Question regarding alpha channels and opacity

Hello,

I have been confused about something and I’m not sure if this is even asking it the correct way, but I’m wondering what the difference is between:

Using R,G, or B plugged into the opacity?
vs
Using an alpha channel made in photoshop?

For example, I’ve seen materials that use an alpha channel vs ones that use the RGB for an alpha. What are the different reasons behind the different approaches?

I try to explain it. Keep in mind that the information I provide is directed specifically to the opacity channel. Different channels like emissive, base color, roughness, metal etc. will behave differently, when you use alphas and RGB inputs :).

Example:

I have a diffuse map, which has a red, blue and green channel (the white pin is just the sum of the red, blue and green channel).
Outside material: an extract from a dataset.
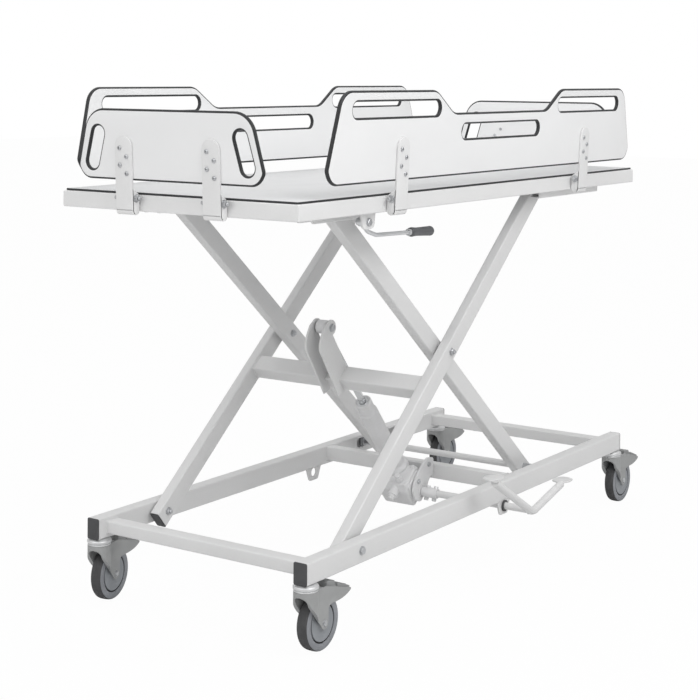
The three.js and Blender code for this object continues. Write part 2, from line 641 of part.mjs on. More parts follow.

When you drag off the red pin for example, it will extract the red color information it finds in the texture and displays it as black/white image. This image can then be used for the opacity input of the material.

You could practically use a seperate RGB texture to control 3 different opacities, without to use three different textures with one alpha opacity. This gives you more options and can be used for layered materials, which shouldn’t have the same amount of opacity.

An alpha map gives you only one opacity option, but can be integrated into the texture itself in photoshop. This decreases the instructions of the materials and hence results in a better ingame performance.

Although you can do a lot of stuff in materials to convert textures to something different through nodes, they also increase the number of instructions on your material.

I hope I could shed some light :).

Cheers!

So would it always be better to have an alpha channel in the texture?

Only if you need it—think of a texture map as 4 channels, RGB plus Alpha, most of the time you only use RGB, but the alpha is there in case you have a grayscale image you want to save with the file.

And alternately, like was mentioned, you can put whatever grayscale images in the RGB channels instead of having those images as individual texture files.

Well a Rose by any other name. :wink:

A mask is a mask be it called R,B,G, or Alpha and giving them a name proper saves one from going nuts if they were all called Alpha channels.

The benefit is instead of having 4 separate diffused images you can put all 4 into the single image.